A robustness analysis tells us which fraction of variations results in a
given phenotype (51). Sensitivity analysis weights each individual
interaction (parameter) in terms of its contribution to the change in
the model output (52). In bifurcation analysis, the model output is
assessed as one (or more) parameters are gradually changed (53). Abrupt
health-to-disease transitions mathematically correspond to qualitative
changes in the model, and they occur typically at bifurcations. The value(s) of the parameter(s) at which such a bifurcation occurs,
known as a bifurcation (set), is particularly interesting because it
represents the critical threshold of a perturbation that can be
tolerated by the regulatory structure. Furthermore, the appearance of
these bifurcation sets can often be anticipated by early warning
signals, such as an increased variance in recovery times of the system
(54). Thus, early warning signals of bifurcating systems can be used to
improve early detection strategies for abrupt disease transitions
(Fig. 4C).
Finally, once the mathematical model has been exhaustively calibrated,
validated and analyzed, it can be used for designing and optimizing
personalized treatment strategies that consider the specific disease
stage and patient characteristics (55). For this, one starts by
identifying the potential targets of the intervention strategy, e.g., growth hormone receptor inhibitors that reduce excessive
proliferation of malignant cells, and modifying the model accordingly.

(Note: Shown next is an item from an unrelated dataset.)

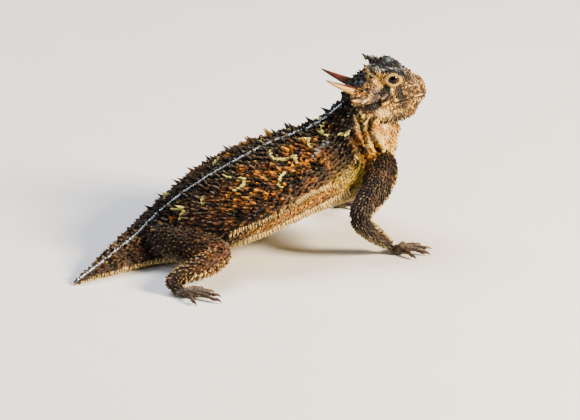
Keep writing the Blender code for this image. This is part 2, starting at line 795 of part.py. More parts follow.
def dress(item, slot):
    """Give an object its own plain finish."""
    red, green, blue, rough = SKIN_COLOURS[slot]
    finish = bpy.data.materials.new(f"{item.name}_{slot}")
    finish.use_nodes = True
    shader = finish.node_tree.nodes["Principled BSDF"]
    shader.inputs["Base Color"].default_value = (red, green, blue, 1.0)
    shader.inputs["Roughness"].default_value = rough
    shader.inputs["Metallic"].default_value = 0.0
    item.data.materials.clear()
    item.data.materials.append(finish)


def set_origin(item, point):
    """Move an object's origin to a point in millimetres without moving its surface."""
    place = Vector(point) * MM
    item.data.transform(Matrix.Translation(-place))
    item.location = place


def name_pieces(pieces):
    """Give every real piece its name by the place of its middle, and drop slivers."""
    named = {}
    for piece, volume in pieces:
        if abs(volume) < SLIVER_VOLUME * MM**3:
            piece.free()
            continue
        middle = Vector((0.0, 0.0, 0.0))
        for vertex in piece.verts:
            middle += vertex.co
        middle = middle / (len(piece.verts) * MM)
        name = min(PIECE_MIDDLES, key=lambda key: (Vector(PIECE_MIDDLES[key]) - middle).length)
        if name in named:
            raise RuntimeError(f"two pieces are nearest to {name}: {tuple(middle)}")
        mesh = bpy.data.meshes.new(name)
        piece.to_mesh(mesh)
        piece.free()
        item = bpy.data.objects.new(name, mesh)
        bpy.context.scene.collection.objects.link(item)
        named[name] = item
    missing = set(PIECE_MIDDLES) - set(named)
    if missing:
        raise RuntimeError(f"no piece found for {sorted(missing)}")
    return named


def cut_sockets(head):
    """Open the eye sockets and the horn roots in the head."""
    shape = bmesh.new()
    for side in (-1.0, 1.0):
        centre = head_point(EYE_FORWARD, side * EYE_SIDE, EYE_HEIGHT)
        reach = EYE_RADIUS + SOCKET_CLEARANCE
        add_ball(shape, centre, (reach, reach, reach), HEAD_TURN, fineness=2)
    for _, horn, side in horn_list():
        horn_shape(shape, horn, side, SOCKET_CLEARANCE)
    cut(head, mesh_object("sockets", shape), "DIFFERENCE")


def build_eyes():
    """Make the two eyeballs."""
    eyes = []
    for label, side in (("right", -1.0), ("left", 1.0)):
        shape = bmesh.new()
        centre = head_point(EYE_FORWARD, side * EYE_SIDE, EYE_HEIGHT)
        add_ball(shape, centre, (EYE_RADIUS, EYE_RADIUS, EYE_RADIUS), HEAD_TURN, fineness=2)
        item = mesh_object(f"eye_{label}", shape)
        set_origin(item, centre)
        eyes.append(item)
    return eyes


def build_horns():
    """Make the two large horns and the three smaller ones on each side."""
    horns = []
    for name, horn, side in horn_list():
        shape = bmesh.new()
        horn_shape(shape, horn, side, 0.0)
        item = mesh_object(name, shape)
        (forward, out, height) = horn[0]
        set_origin(item, head_point(forward, out * side, height))
        horns.append(item)
    return horns


def centre_on_floor(items):
    """Slide the whole model so that its box stands on the floor around the world's origin."""
    bpy.context.view_layer.update()
    corners = [item.matrix_world @ v.co for item in items for v in item.data.vertices]
    low = Vector([min(c[axis] for c in corners) for axis in range(3)])
    high = Vector([max(c[axis] for c in corners) for axis in range(3)])
    shift = Vector((-(low.x + high.x) / 2, -(low.y + high.y) / 2, -low.z))
    for item in items:
        item.location = item.location + shift


def main():
    """Build the lizard from its fused body to its separate pieces."""
    for item in list(bpy.data.objects):
        bpy.data.objects.remove(item, do_unlink=True)
    chance = random.Random(7)
    body = fused_body()
    surface_mesh = bmesh.new()
    surface_mesh.from_mesh(body.data)
    surface = BVHTree.FromBMesh(surface_mesh)
    spines = bmesh.new()
    add_trunk_spines(spines, surface, chance)
    add_claws(spines)
    surface_mesh.free()
    cut(body, mesh_object("spines", spines), "UNION")
    floor_cut(body)
    mouth_cut(body, surface)
    named = name_pieces(part_body(body))
    cut_sockets(named["head"])
    items = []
    for name, item in named.items():
        set_origin(item, PIECE_ORIGINS[name])
        slot = "head_skin" if name in ("head", "neck") else "trunk_skin"
        if "_right" in name or "_left" in name:
            slot = "limb_skin"
        dress(item, slot)
        items.append(item)
    for eye in build_eyes():
        dress(eye, "eye_cornea")
        items.append(eye)
    for horn in build_horns():
        dress(horn, "horn_keratin")
        items.append(horn)
    centre_on_floor(items)
    for item in items:
        item.data.shade_smooth()


main()
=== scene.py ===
"""Looks of a life-size horned lizard: one folded skin, solid scales, eyes, horns and claws.

Sizes are in millimetres in the body's working frame: X forward, Y to the animal's left, Z up,
with the rump's midline over the start. `BodyPlan.place` turns them to metres in the part's frame.
"""

import itertools
import logging
import math
from dataclasses import dataclass, field
from enum import Enum

import bmesh
import bpy
import numpy as np
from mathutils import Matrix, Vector
from mathutils.kdtree import KDTree


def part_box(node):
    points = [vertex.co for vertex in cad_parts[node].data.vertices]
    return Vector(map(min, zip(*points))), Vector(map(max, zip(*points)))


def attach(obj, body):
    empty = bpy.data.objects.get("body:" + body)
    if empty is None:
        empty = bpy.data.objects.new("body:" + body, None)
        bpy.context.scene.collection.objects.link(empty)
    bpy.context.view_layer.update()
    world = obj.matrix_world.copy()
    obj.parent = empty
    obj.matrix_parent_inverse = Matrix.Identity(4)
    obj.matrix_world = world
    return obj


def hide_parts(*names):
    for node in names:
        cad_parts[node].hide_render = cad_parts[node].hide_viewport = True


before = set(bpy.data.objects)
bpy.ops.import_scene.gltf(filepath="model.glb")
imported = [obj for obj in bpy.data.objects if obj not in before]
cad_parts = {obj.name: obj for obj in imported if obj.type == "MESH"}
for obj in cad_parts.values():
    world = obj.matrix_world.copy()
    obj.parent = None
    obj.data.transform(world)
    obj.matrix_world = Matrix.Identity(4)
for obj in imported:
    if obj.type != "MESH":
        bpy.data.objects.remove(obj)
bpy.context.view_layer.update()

MM = 0.001
BODY = "root"
Array = np.ndarray
log = logging.getLogger("lizard")


class Part(Enum):
    """The stretch of the body that a point belongs to."""

    SPINE = 0
    HEAD = 1
    ARM = 2
    LEG = 3
    DIGIT = 4


class Side(Enum):
    """The animal's right and left, with the sign that the Y axis gives them."""

    RIGHT = -1.0
    LEFT = 1.0

    @property
    def label(self) -> str:
        """The word that ends a piece's name."""
        return self.name.lower()

    def turn(self, away: Array | float) -> Array | float:
        """Degrees round a section for degrees away from the midline of the back."""
        return away if self is Side.RIGHT else 360.0 - away


def linear(code: str) -> Array:
    """Turn an sRGB hex colour to linear light.

    Args:
        code: six hex digits with a leading hash.

    Returns:
        Red, green and blue from 0 to 1.
    """
    values = np.array([int(code[i : i + 2], 16) for i in (1, 3, 5)]) / 255.0
    return np.where(values <= 0.04045, values / 12.92, ((values + 0.055) / 1.055) ** 2.4)


def unit(vectors: Array) -> Array:
    """Scale vectors along the last axis to length one."""
    return vectors / np.maximum(np.linalg.norm(vectors, axis=-1, keepdims=True), 1e-9)


def mix(first: Array, second: Array, share: Array) -> Array:
    """Blend colours, with one share for each row."""
    return first + (second - first) * np.clip(share, 0.0, 1.0)[:, None]


def ramp(value: Array, low: float, high: float) -> Array:
    """Rise smoothly from 0 at low to 1 at high."""
    share = np.clip((value - low) / (high - low), 0.0, 1.0)
    return share * share * (3.0 - 2.0 * share)


def hump(value: Array, middle: float, width: float) -> Array:
    """A smooth bump of height one around a middle."""
    return np.exp(-(((value - middle) / width) ** 2))


def noise(points: Array, size: float, seed: float = 0.0) -> Array:
    """Smooth random field in space.

    Args:
        points: rows of x, y, z in millimetres.
        size: width of one blob in millimetres.
        seed: a shift that gives another field.

    Returns:
        One value from 0 to 1 for each row.
    """
    cells = points / size + seed * 19.7
    base = np.floor(cells)
    blend = cells - base
    blend = blend * blend * (3.0 - 2.0 * blend)
    total = np.zeros(len(points))
    for corner in itertools.product((0.0, 1.0), repeat=3):
        key = (base + corner) @ np.array([127.1, 311.7, 74.7])
        value = np.abs(np.sin(key)) * 43758.5453
        weight = np.where(np.array(corner) > 0.5, blend, 1.0 - blend).prod(axis=1)
        total += (value - np.floor(value)) * weight
    return total


def distance_to(points: Array, samples: Array) -> Array:
    """How far each point lies from the nearest of a few samples.

    Args:
        points: rows to measure.
        samples: rows to measure to.

    Returns:
        One distance for each point.
    """
    best = np.full(len(points), 1e9)
    for sample in samples:
        best = np.minimum(best, ((points - sample) ** 2).sum(axis=1))
    return np.sqrt(best)


def spline(table: Array, stations: Array) -> Array:
    """Read rows between the stations of a table on a smooth curve through them all.

    Args:
        table: one row of numbers for each station.
        stations: where to read, in whole and part stations.

    Returns:
        One row for each place read.
    """
    last = len(table) - 1
    first = np.clip(np.floor(stations).astype(int), 0, last - 1)
    t = (stations - first)[:, None]
    here, there = table[first], table[first + 1]
    before, after = table[np.maximum(first - 1, 0)], table[np.minimum(first + 2, last)]
    return (
        here * (2 * t**3 - 3 * t**2 + 1)
        + (there - before) * 0.5 * (t**3 - 2 * t**2 + t)
        + there * (3 * t**2 - 2 * t**3)
        + (after - here) * 0.5 * (t**3 - t**2)
    )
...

Next, analysis of the extended model, i.e., the system without
treatments plus the dynamics of the treatments, can be performed
(Fig. 4C). For example, one can use bifurcation analysis to
systematically explore how a given treatment affects the overall virtual
population of patients (e.g., considering the natural variations
that occur in a population due to polymorphisms) by looking at how the
bifurcation sets shift under a specific treatment, such as cetuximab (an
epidermal growth factor receptor inhibitor). With a similar line of
reasoning, it is possible to use bifurcation analysis to explore how
different treatment combinations affect the phenotype of a given
patient. Here, again, it is particularly relevant to look for
bifurcation sets that separate the qualitatively different clinical
phenotypes because these curves correspond to all the minimal treatment
combinations that can effectively trigger a disease-to-health transition
(56). Besides bifurcation analysis, other techniques, such as model
predictive control (57), can also be applied to maximize treatment
efficiency while minimizing duration, dosing, and negative side effects
(Fig. 4D ). In all stages of this modelling pipeline, model
predictions must be verified by comparing them to empirical data.